--- EXERCISE ---
The records that follow need to be output exactly as they are.

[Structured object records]
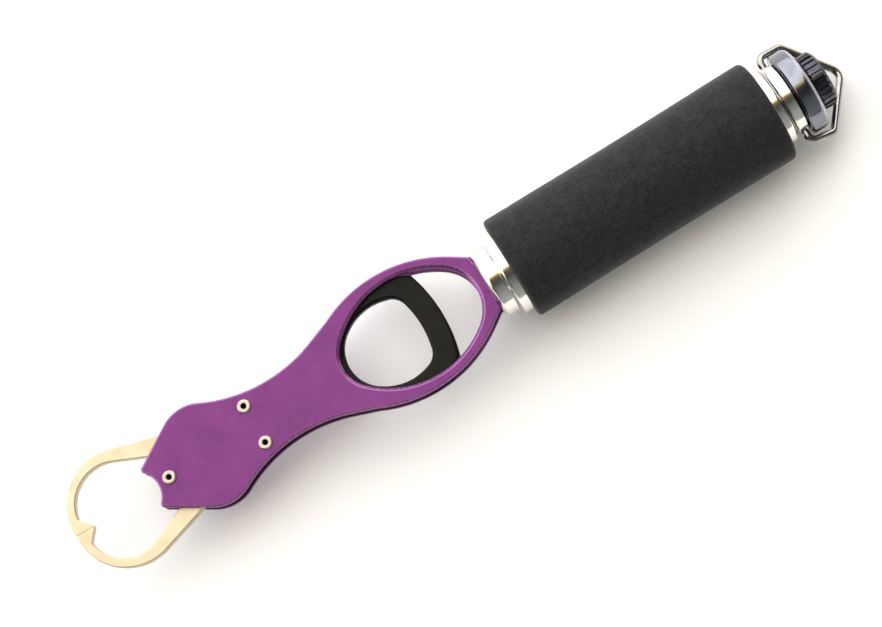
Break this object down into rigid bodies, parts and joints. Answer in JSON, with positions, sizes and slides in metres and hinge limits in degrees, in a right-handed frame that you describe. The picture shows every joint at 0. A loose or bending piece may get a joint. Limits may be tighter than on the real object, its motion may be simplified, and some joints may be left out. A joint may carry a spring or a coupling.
{
  "type": "lip grip",
  "caption": "Hand-held fish lip grip: cam-driven jaws between oval-window side plates, finger trigger, swivelling foam handle and a wire lanyard bail at the end.",
  "frame": {"origin": "middle of the foam grip, on the handle's axis", "axes": "+X along the handle from the jaws towards the lanyard bail, +Z out of the top side plate, jaws opening in the XY plane"},
  "size_m": [0.2447, 0.0356, 0.03],
  "materials": {
    "anodised_plate": "satin purple anodised",
    "rivet_steel": "polished",
    "plain_steel": "plain",
    "jaw_steel": "bright, satin",
    "trigger_plastic": "black moulded",
    "spring_steel": "bright wire",
    "polished_steel": "polished",
    "tube_aluminium": "drawn",
    "bush_plastic": "natural acetal",
    "foam": "black closed-cell foam",
    "dark_chrome": "black chrome",
    "dark_knob": "black, fluted",
    "bail_chrome": "polished wire"
  },
  "bodies": {
    "handle": {"handle_tube": "tube_aluminium", "foam_grip": "foam", "front_collar": "polished_steel", "rear_collar": "polished_steel", "front_bush": "bush_plastic", "rear_bush": "bush_plastic"},
    "head": {"side_plate_top": "anodised_plate", "side_plate_bottom": "anodised_plate", "jaw_pivot_rivet": "rivet_steel", "rear_rivets": "rivet_steel", "spacer_sleeves": "plain_steel", "pivot_spacer": "plain_steel", "bolster": "polished_steel", "spindle": "plain_steel", "end_disc": "dark_chrome", "thrust_washer": "plain_steel", "return_spring_upper": "spring_steel", "return_spring_lower": "spring_steel"},
    "trigger": {"trigger": "trigger_plastic", "trigger_pins": "plain_steel", "drawbar": "plain_steel", "cam_pin": "plain_steel"},
    "upper_jaw": {"upper_jaw": "jaw_steel"},
    "lower_jaw": {"lower_jaw": "jaw_steel"},
    "lanyard_swivel": {"lanyard_collar": "polished_steel"},
    "bail": {"bail": "bail_chrome"},
    "end_knob": {"end_knob": "dark_knob"}
  },
  "joints": [
    {"name": "head_swivel", "type": "hinge", "parent": "handle", "child": "head", "pos_m": [0, 0, 0], "axis": [1, 0, 0], "continuous": true},
    {"name": "trigger_pull", "type": "slide", "parent": "head", "child": "trigger", "axis": [1, 0, 0], "range_m": [0, 0.008], "stiffness_N_per_m": 250, "springref_m": -0.012, "deforming": ["return_spring_upper", "return_spring_lower"]},
    {"name": "upper_jaw_opening", "type": "hinge", "parent": "head", "child": "upper_jaw", "pos_m": [-0.1496, 0, 0], "axis": [0, 0, -1], "range_deg": [0, 26]},
    {"name": "lower_jaw_opening", "type": "hinge", "parent": "head", "child": "lower_jaw", "pos_m": [-0.1496, 0, 0], "axis": [0, 0, 1], "range_deg": [0, 26]},
    {"name": "lanyard_turn", "type": "hinge", "parent": "head", "child": "lanyard_swivel", "pos_m": [0.04625, 0, 0], "axis": [1, 0, 0], "continuous": true},
    {"name": "bail_swing", "type": "hinge", "parent": "lanyard_swivel", "child": "bail", "pos_m": [0.04625, 0, 0], "axis": [0, 1, 0], "range_deg": [-127, 73]},
    {"name": "knob_turn", "type": "hinge", "parent": "head", "child": "end_knob", "pos_m": [0.0563, 0, 0], "axis": [1, 0, 0], "range_deg": [-180, 180]}
  ],
  "couplings": [
    {"joint": "upper_jaw_opening", "follows": "trigger_pull", "rad_per_m": 56.7},
    {"joint": "lower_jaw_opening", "follows": "trigger_pull", "rad_per_m": 56.7}
  ]
}
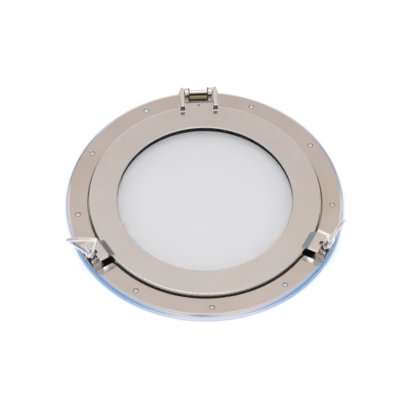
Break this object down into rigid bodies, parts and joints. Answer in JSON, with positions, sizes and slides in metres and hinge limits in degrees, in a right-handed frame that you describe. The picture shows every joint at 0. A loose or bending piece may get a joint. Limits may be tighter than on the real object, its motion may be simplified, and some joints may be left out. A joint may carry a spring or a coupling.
{
  "type": "opening porthole",
  "caption": "Round opening porthole: hollow-backed flange ring, hinged glazed door ring held by a pinned bracket, and swing-bolt dogs with open-loop wing nuts.",
  "frame": {"origin": "centre of the flange ring's back plane", "axes": "+Z out of the face, from the wall into the cabin; +Y towards the hinge; +X to the right when the face is seen with the hinge at the top"},
  "size_m": [0.4299, 0.43, 0.0834],
  "materials": {
    "plated_metal": "polished nickel plate",
    "plated_fittings": "bright nickel plate",
    "clear_glass": "polished",
    "black_rubber": "matt"
  },
  "bodies": {
    "frame": {"flange_ring": "plated_metal", "flange_screws": "plated_fittings", "hinge_bracket": "plated_metal", "hinge_bracket_screws": "plated_fittings", "hinge_pin": "plated_fittings", "door_seal": "black_rubber", "dog_bracket_left": "plated_metal", "dog_bracket_right": "plated_metal", "dog_bracket_screws": "plated_fittings", "dog_pin_left": "plated_fittings", "dog_pin_right": "plated_fittings"},
    "door": {"door_ring": "plated_metal", "door_lug_left": "plated_metal", "door_lug_right": "plated_metal", "hinge_arm_left": "plated_metal", "hinge_arm_right": "plated_metal", "hinge_arm_screws": "plated_fittings", "tab_screw": "plated_fittings", "glass_pane": "clear_glass", "glazing_seal": "black_rubber", "glass_retainer": "plated_metal", "retainer_screws": "plated_fittings"},
    "dog_left": {"swing_bolt_left": "plated_fittings"},
    "washer_left": {"dog_washer_left": "plated_fittings"},
    "nut_left": {"wing_nut_left": "plated_metal"},
    "dog_right": {"swing_bolt_right": "plated_fittings"},
    "washer_right": {"dog_washer_right": "plated_fittings"},
    "nut_right": {"wing_nut_right": "plated_metal"}
  },
  "joints": [
    {"name": "door_hinge", "type": "hinge", "parent": "frame", "child": "door", "pos_m": [0, 0.2, 0.026], "axis": [-1, 0, 0], "range_deg": [0, 110]},
    {"name": "dog_swing_left", "type": "hinge", "parent": "frame", "child": "dog_left", "pos_m": [-0.1739, -0.1004, 0.007], "axis": [0.5, -0.866, 0], "range_deg": [-20, 34]},
    {"name": "washer_slide_left", "type": "slide", "parent": "dog_left", "child": "washer_left", "axis": [-0.2387, -0.1378, 0.9613], "range_m": [0, 0.004]},
    {"name": "nut_turn_left", "type": "hinge", "parent": "washer_left", "child": "nut_left", "pos_m": [-0.17915, -0.10343, 0.02815], "axis": [-0.2387, -0.1378, 0.9613], "range_deg": [0, 1440]},
    {"name": "dog_swing_right", "type": "hinge", "parent": "frame", "child": "dog_right", "pos_m": [0.1739, -0.1004, 0.007], "axis": [0.5, 0.866, 0], "range_deg": [-20, 34]},
    {"name": "washer_slide_right", "type": "slide", "parent": "dog_right", "child": "washer_right", "axis": [0.2387, -0.1378, 0.9613], "range_m": [0, 0.004]},
    {"name": "nut_turn_right", "type": "hinge", "parent": "washer_right", "child": "nut_right", "pos_m": [0.17915, -0.10343, 0.02815], "axis": [0.2387, -0.1378, 0.9613], "range_deg": [0, 1440]}
  ],
  "couplings": [
    {"joint": "washer_slide_left", "follows": "nut_turn_left", "m_per_rad": 0.00015915},
    {"joint": "washer_slide_right", "follows": "nut_turn_right", "m_per_rad": 0.00015915}
  ]
}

--- REPLY ---
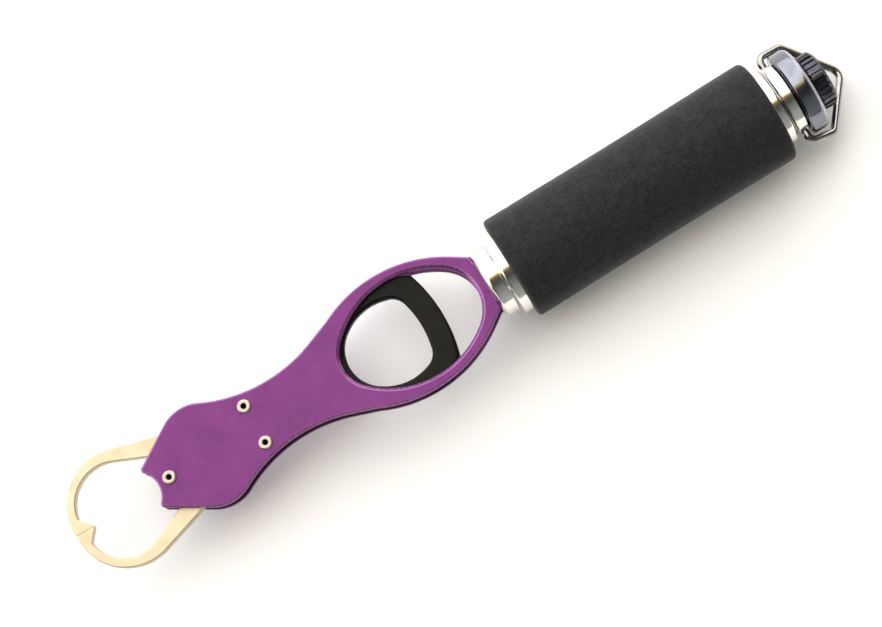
Break this object down into rigid bodies, parts and joints. Answer in JSON, with positions, sizes and slides in metres and hinge limits in degrees, in a right-handed frame that you describe. The picture shows every joint at 0. A loose or bending piece may get a joint. Limits may be tighter than on the real object, its motion may be simplified, and some joints may be left out. A joint may carry a spring or a coupling.
{
  "type": "lip grip",
  "caption": "Hand-held fish lip grip: cam-driven jaws between oval-window side plates, finger trigger, swivelling foam handle and a wire lanyard bail at the end.",
  "frame": {"origin": "middle of the foam grip, on the handle's axis", "axes": "+X along the handle from the jaws towards the lanyard bail, +Z out of the top side plate, jaws opening in the XY plane"},
  "size_m": [0.2447, 0.0356, 0.03],
  "materials": {
    "anodised_plate": "satin purple anodised",
    "rivet_steel": "polished",
    "plain_steel": "plain",
    "jaw_steel": "bright, satin",
    "trigger_plastic": "black moulded",
    "spring_steel": "bright wire",
    "polished_steel": "polished",
    "tube_aluminium": "drawn",
    "bush_plastic": "natural acetal",
    "foam": "black closed-cell foam",
    "dark_chrome": "black chrome",
    "dark_knob": "black, fluted",
    "bail_chrome": "polished wire"
  },
  "bodies": {
    "handle": {"handle_tube": "tube_aluminium", "foam_grip": "foam", "front_collar": "polished_steel", "rear_collar": "polished_steel", "front_bush": "bush_plastic", "rear_bush": "bush_plastic"},
    "head": {"side_plate_top": "anodised_plate", "side_plate_bottom": "anodised_plate", "jaw_pivot_rivet": "rivet_steel", "rear_rivets": "rivet_steel", "spacer_sleeves": "plain_steel", "pivot_spacer": "plain_steel", "bolster": "polished_steel", "spindle": "plain_steel", "end_disc": "dark_chrome", "thrust_washer": "plain_steel", "return_spring_upper": "spring_steel", "return_spring_lower": "spring_steel"},
    "trigger": {"trigger": "trigger_plastic", "trigger_pins": "plain_steel", "drawbar": "plain_steel", "cam_pin": "plain_steel"},
    "upper_jaw": {"upper_jaw": "jaw_steel"},
    "lower_jaw": {"lower_jaw": "jaw_steel"},
    "lanyard_swivel": {"lanyard_collar": "polished_steel"},
    "bail": {"bail": "bail_chrome"},
    "end_knob": {"end_knob": "dark_knob"}
  },
  "joints": [
    {"name": "head_swivel", "type": "hinge", "parent": "handle", "child": "head", "pos_m": [0, 0, 0], "axis": [1, 0, 0], "continuous": true},
    {"name": "trigger_pull", "type": "slide", "parent": "head", "child": "trigger", "axis": [1, 0, 0], "range_m": [0, 0.008], "stiffness_N_per_m": 250, "springref_m": -0.012, "deforming": ["return_spring_upper", "return_spring_lower"]},
    {"name": "upper_jaw_opening", "type": "hinge", "parent": "head", "child": "upper_jaw", "pos_m": [-0.1496, 0, 0], "axis": [0, 0, -1], "range_deg": [0, 26]},
    {"name": "lower_jaw_opening", "type": "hinge", "parent": "head", "child": "lower_jaw", "pos_m": [-0.1496, 0, 0], "axis": [0, 0, 1], "range_deg": [0, 26]},
    {"name": "lanyard_turn", "type": "hinge", "parent": "head", "child": "lanyard_swivel", "pos_m": [0.04625, 0, 0], "axis": [1, 0, 0], "continuous": true},
    {"name": "bail_swing", "type": "hinge", "parent": "lanyard_swivel", "child": "bail", "pos_m": [0.04625, 0, 0], "axis": [0, 1, 0], "range_deg": [-127, 73]},
    {"name": "knob_turn", "type": "hinge", "parent": "head", "child": "end_knob", "pos_m": [0.0563, 0, 0], "axis": [1, 0, 0], "range_deg": [-180, 180]}
  ],
  "couplings": [
    {"joint": "upper_jaw_opening", "follows": "trigger_pull", "rad_per_m": 56.7},
    {"joint": "lower_jaw_opening", "follows": "trigger_pull", "rad_per_m": 56.7}
  ]
}
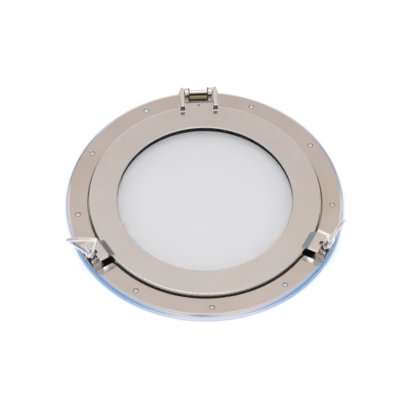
Break this object down into rigid bodies, parts and joints. Answer in JSON, with positions, sizes and slides in metres and hinge limits in degrees, in a right-handed frame that you describe. The picture shows every joint at 0. A loose or bending piece may get a joint. Limits may be tighter than on the real object, its motion may be simplified, and some joints may be left out. A joint may carry a spring or a coupling.
{
  "type": "opening porthole",
  "caption": "Round opening porthole: hollow-backed flange ring, hinged glazed door ring held by a pinned bracket, and swing-bolt dogs with open-loop wing nuts.",
  "frame": {"origin": "centre of the flange ring's back plane", "axes": "+Z out of the face, from the wall into the cabin; +Y towards the hinge; +X to the right when the face is seen with the hinge at the top"},
  "size_m": [0.4299, 0.43, 0.0834],
  "materials": {
    "plated_metal": "polished nickel plate",
    "plated_fittings": "bright nickel plate",
    "clear_glass": "polished",
    "black_rubber": "matt"
  },
  "bodies": {
    "frame": {"flange_ring": "plated_metal", "flange_screws": "plated_fittings", "hinge_bracket": "plated_metal", "hinge_bracket_screws": "plated_fittings", "hinge_pin": "plated_fittings", "door_seal": "black_rubber", "dog_bracket_left": "plated_metal", "dog_bracket_right": "plated_metal", "dog_bracket_screws": "plated_fittings", "dog_pin_left": "plated_fittings", "dog_pin_right": "plated_fittings"},
    "door": {"door_ring": "plated_metal", "door_lug_left": "plated_metal", "door_lug_right": "plated_metal", "hinge_arm_left": "plated_metal", "hinge_arm_right": "plated_metal", "hinge_arm_screws": "plated_fittings", "tab_screw": "plated_fittings", "glass_pane": "clear_glass", "glazing_seal": "black_rubber", "glass_retainer": "plated_metal", "retainer_screws": "plated_fittings"},
    "dog_left": {"swing_bolt_left": "plated_fittings"},
    "washer_left": {"dog_washer_left": "plated_fittings"},
    "nut_left": {"wing_nut_left": "plated_metal"},
    "dog_right": {"swing_bolt_right": "plated_fittings"},
    "washer_right": {"dog_washer_right": "plated_fittings"},
    "nut_right": {"wing_nut_right": "plated_metal"}
  },
  "joints": [
    {"name": "door_hinge", "type": "hinge", "parent": "frame", "child": "door", "pos_m": [0, 0.2, 0.026], "axis": [-1, 0, 0], "range_deg": [0, 110]},
    {"name": "dog_swing_left", "type": "hinge", "parent": "frame", "child": "dog_left", "pos_m": [-0.1739, -0.1004, 0.007], "axis": [0.5, -0.866, 0], "range_deg": [-20, 34]},
    {"name": "washer_slide_left", "type": "slide", "parent": "dog_left", "child": "washer_left", "axis": [-0.2387, -0.1378, 0.9613], "range_m": [0, 0.004]},
    {"name": "nut_turn_left", "type": "hinge", "parent": "washer_left", "child": "nut_left", "pos_m": [-0.17915, -0.10343, 0.02815], "axis": [-0.2387, -0.1378, 0.9613], "range_deg": [0, 1440]},
    {"name": "dog_swing_right", "type": "hinge", "parent": "frame", "child": "dog_right", "pos_m": [0.1739, -0.1004, 0.007], "axis": [0.5, 0.866, 0], "range_deg": [-20, 34]},
    {"name": "washer_slide_right", "type": "slide", "parent": "dog_right", "child": "washer_right", "axis": [0.2387, -0.1378, 0.9613], "range_m": [0, 0.004]},
    {"name": "nut_turn_right", "type": "hinge", "parent": "washer_right", "child": "nut_right", "pos_m": [0.17915, -0.10343, 0.02815], "axis": [0.2387, -0.1378, 0.9613], "range_deg": [0, 1440]}
  ],
  "couplings": [
    {"joint": "washer_slide_left", "follows": "nut_turn_left", "m_per_rad": 0.00015915},
    {"joint": "washer_slide_right", "follows": "nut_turn_right", "m_per_rad": 0.00015915}
  ]
}